Tozer joined the Milwaukee Wave in 1992. In 1997–1998 he took the Wave to their first NPSL championship, and since then Tozer and the Wave won the NPSL title two more times, in 1999–2000 and 2000–2001. In 2001, the NPSL became the second incarnation of Major Indoor Soccer League. Tozer and the Wave continued their winning way, taking the MISL championship in 2004–2005.

Tozer guided the Wave again to a 15–5 record during the 2010–11 season tied with the Baltimore Blast for first place. The Wave beat the Missouri Comets in two games in the semi-finals and then beat the Baltimore Blast 16–7 in Baltimore for the Wave's fifth MISL Championship.

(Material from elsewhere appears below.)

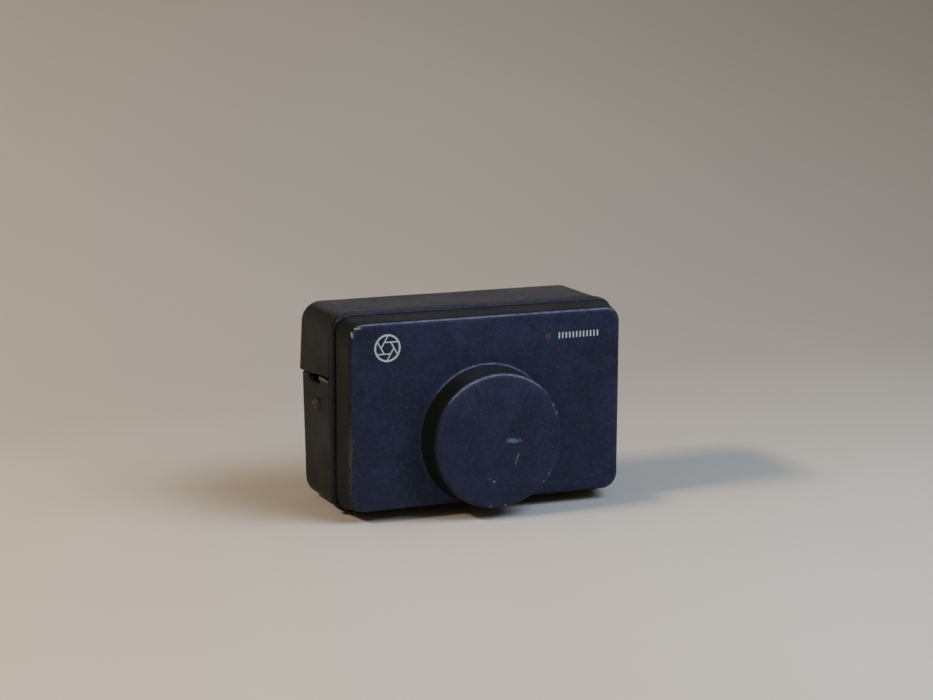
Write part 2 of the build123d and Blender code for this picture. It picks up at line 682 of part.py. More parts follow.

On January 29, 2012, Tozer recorded his 700th win as a coach in a 25–10 victory over the Syracuse Silver Knights. Tozer is currently the winningest professional indoor coach in North American indoor soccer history. On March 28, 2014, he parted ways on good terms as coach of the Milwaukee Wave.

===Futsal===
Tozer's success as a professional indoor coach has led to his selection as the interim U.S. Futsal team coach in 1996. He took the U.S. to the 1996 CONCACAF Futsal championship that year. Despite that success, he remained and interim/assistant coach until 1998 when he was hired as the team's head coach. That year he took the U.S. to third, its best finish ever, at the 1998 Futsal World Cup. In 2000, the U.S. took third at the CONCACAF championship before winning the tournament in 2004.

Since 1984 Tozer has become one of the most successful coaches in U.S. soccer history, and the all-time winningest coach in North America indoor soccer with over 700 wins, six league championships and eight coach of the year awards. He also owns a motivational company, Teamwork Concepts.

===Executive===
On June 3, 2021, Tozer was named commissioner of the Major Arena Soccer League. Shep Messing and JP Dellacamera also joined the league in other leadership roles.